My twelve year old son loves to play the game Would You Rather with me. Have you played? You basically ask the person to choose between two things and sometimes, they give a reason. For example, he recently asked me, “Mom, would you rather be invisible, or have the ability to teleport?” As you can see, this is a question that may cause a gut reaction, but when you start thinking about it, you begin to come up with many reasons why one choice may be better than the other. For the record, I chose the ability to be invisible. The truth is, I may have that ability sooner than I think.
A few days ago, I read a friend’s comment on Facebook. He was at a client location that was filled with beautiful, young people and as they all walked by, he felt old. For the record, this friend is in his forties, like me. Another friend commented that once you reach a certain age, you basically become invisible. I admit, I never really thought about that before. While I’m not quite ready to buy into the idea that a person in their forties is “old”, I have thought about older workers, namely from my parents’ generation, that are starting to feel left out or ignored in the workplace.
Have you ever felt this way? Are you old enough that this is happening, or starting to happen?
Maybe the problem is we’re all so focused on the younger generation and making them happy that we are forgetting that much of our organizational knowledge is walking around unnoticed. In fact, if left unnoticed, are the organizations missing out on ways to actually improve our bottom line? It seems like this “invisible generation”, formerly know as the Silent and Boomer generations, are actually starting to get a little notice again.
Take for example the movie The Intern. The plot has a “senior”, played by Robert DeNiro, who becomes the intern for a young, vibrant CEO, played by Anne Hathaway. For several months, she not only ignores him, she doesn’t even give him a second thought. She can’t see the value that is sitting right before her eyes. I don’t want to spoil the movie, but the point is that older workers are often passed by when we’re in need of support, good ideas, or differing opinions on how to handle something. It’s such a shame.
All this talk of older workers becoming invisible leaves me with more questions than answers, for now.
Do you have someone older in your life that could provide a different, fresh perspective in your work?

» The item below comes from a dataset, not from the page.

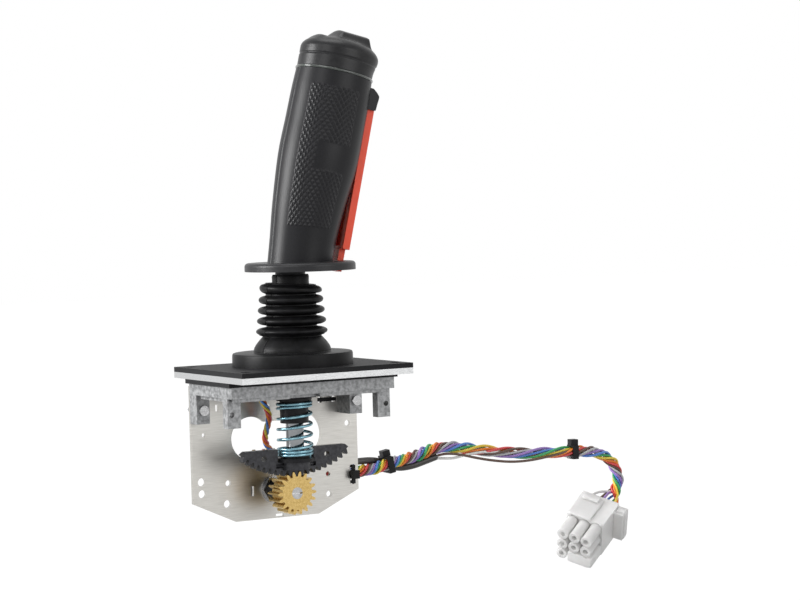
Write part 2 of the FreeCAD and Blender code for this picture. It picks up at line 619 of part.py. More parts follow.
mean_wall = "(shell_wall + shell_front_wall) / 2"
cavity_shift = "(shell_wall - shell_front_wall) / 2"
set_sizes(trigger_x=49.6, trigger_z=146.0, trigger_lean=13.4, trigger_travel=4.0, trigger_pin=1.5)
set_sizes(trigger_half=7.0, trigger_depth=2.1, trigger_length=82.0, trigger_wall=1.6, pocket_gap=0.4)
set_sizes(nub_half=8.9, nub_face=3.3, nub_low=-4.2, nub_high=5.6, striker_drop=22.0, spring_drop=42.0)
set_sizes(striker_radius=1.5, striker_length=8.2, striker_room=0.7, peg_radius=1.1, peg_offset=6.0)
at_trigger = ("trigger_x", "trigger_z", "trigger_lean")
pulled = ("trigger_x", "trigger_z", "(trigger_lean + trigger_travel)")
nub = box(("-12", "nub_face"), ("-nub_half", "nub_half"), ("nub_low", "nub_high"), at_trigger)
pocket_side = ("-trigger_half - pocket_gap", "trigger_half + pocket_gap")
finger_pocket = box(("-trigger_depth - pocket_gap", "20"), pocket_side, ("-100", "-3"), pulled)
eye_pocket = box(
    ("-trigger_depth - pocket_gap - 0.3", "trigger_depth + pocket_gap"), pocket_side, ("-8", "trigger_depth + 0.7"), at_trigger
)
nub_mouth = box(("trigger_depth + 0.1", "nub_face + 1"), ("-10", "10"), ("-9", "nub_low"), at_trigger)
trigger_pin_hole = cylinder("trigger_pin + fit_gap", "Y", ("0", "-nub_half - 1", "0"), "2 * nub_half + 2", at_trigger)
striker_hole = cylinder("striker_radius + striker_room", "X", ("-12", "0", "-striker_drop"), "14", at_trigger)
grip_solid = fuse(grip_loft("0", "0", "0"), nub)
grip_cavity = grip_loft(mean_wall, "shell_wall", cavity_shift)
set_sizes(grip_screw=1.2, post_radius=4.2, switch_back=12.6, switch_front=8.0, switch_half_tall=9.5)
grip_screw_places = ((13.0, 98.0, 18.1), (12.0, 128.0, 17.0), (21.0, 144.5, 18.6))
posts = [cylinder("post_radius", "Y", (x, f"-{side}", z), f"2 * {side}") for x, z, side in grip_screw_places]
switch_pegs = [
    cylinder("peg_radius", "Y", ("-switch_back", "-17", f"-striker_drop + {side} * peg_offset"), "16.9", at_trigger)
    for side in (-1, 1)
]
grip_hollow = cut(grip_solid, grip_cavity)
grip_inside = common(grip_loft("1", "1", "0"), fuse(*posts, *switch_pegs))
screw_holes = [
    cylinder("grip_screw + 0.05", "Y", (x, "-12", z), "40") for x, z, side in grip_screw_places
]
head_holes = [
    cylinder("2.9", "Y", (x, f"{side} - 3.6", z), "10") for x, z, side in grip_screw_places
]
grip_whole = cut(
    fuse(grip_hollow, grip_inside),
    finger_pocket,
    eye_pocket,
    nub_mouth,
    trigger_pin_hole,
    striker_hole,
    *screw_holes,
    *head_holes,
)
piece("grip_left", common(grip_whole, box(("-60", "100"), ("-60", "0"), ("50", "200"))))
piece("grip_right", common(grip_whole, box(("-60", "100"), ("0", "60"), ("50", "200"))))
grip_screws = []
for x, z, side in grip_screw_places:
    head = cylinder("2.6", "Y", (x, f"{side} - 3.6", z), "1.8")
    shank = cylinder("grip_screw", "Y", (x, "-11", z), f"{side} - 3.6 + 11.5")
    grip_screws.append(fuse(head, shank))
piece("grip_screws", group(*grip_screws))

# Grip core: a plug in the grip's foot, bored for the rod
set_sizes(core_gap=0.3)
core_form = grip_loft(f"{mean_wall} + core_gap", "shell_wall + core_gap", cavity_shift)
core_block = common(core_form, box(("-40", "60"), ("-40", "40"), (f"{rest_top}", "86")))
core_bore = cylinder("rod_radius + fit_gap", "Z", ("0", "0", "50"), "rod_top + 0.5 - 50")
piece("grip_core", cut(core_block, core_bore))

# Trigger: a long moulded channel hinged in the nub, with its return spring and snap switch
web = box(("0.6", "trigger_depth"), ("-trigger_half", "trigger_half"), ("-trigger_length", "-4.8"), at_trigger)
walls = [
    box(("-trigger_depth", "trigger_depth"), span, ("-trigger_length", "0"), at_trigger)
    for span in (("-trigger_half", "-trigger_half + trigger_wall"), ("trigger_half - trigger_wall", "trigger_half"))
]
eyes = [
    cylinder("trigger_depth", "Y", ("0", low, "0"), "trigger_wall", at_trigger)
    for low in ("-trigger_half", "trigger_half - trigger_wall")
]
foot = box(
    ("-trigger_depth", "trigger_depth"),
    ("-trigger_half", "trigger_half"),
    ("-trigger_length", "-trigger_length + 1.6"),
    at_trigger,
)
tab = box(("-1.8", "1.8"), ("-tab_width / 2", "tab_width / 2"), ("-trigger_length - 12", "-trigger_length + 1"), at_trigger)
trigger_bore = cylinder("trigger_pin + 0.05", "Y", ("0", "-10", "0"), "20", at_trigger)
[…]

If you are the older person, do you reach out to colleagues who are just starting out or who are earlier in their career to offer advice and counsel that is judgement-free?
If you’ve been lucky enough to have an older mentor in your life, what is the best piece of advice he or she has given?
If you work in an organization or on a team that has little diversity in age, what are you going to do to reach out to a colleague of another age?
How can the idea of capturing the value of more “senior” advice be applied in the workforce today?
In order for organizations to be successful in the future, they are going to need to be able to capture all the knowledge of their older workers. By taking active steps to ensure that these employees do not feel invisible, you’ll not only be capturing that information, you’ll be ensuring that those employees feel valued and engaged for the remainder of their employment.
I am slightly older by 20 years and must say I delight in being able to surprise younger colleagues with providing pragmatic insights where I can and aligning it with relevant ” apps” and technology eg. Digital transformation insights blah, blah.
Important to stay relevant via constant curiosity, learning and well just staying in the game without over compensating.
Just some thoughts as to how I am currently enjoying this stage of my life career. Etc
This is a very astute observation. Your commentary on the “youth culture” that pervades American society and how it bleeds into the workplace is very thought-provoking.
For many years, I was the “young one,” reaching out to mentors and asking for advice. A few years ago, I realized I had finally reached the “mentoring” phase of my life, and it took a bit of adjustment. As the commenter prior to me notes, however, one must always keep learning, regardless of age. I continue to turn to my mentors for their wisdom. And some of my newest mentors are now younger than me!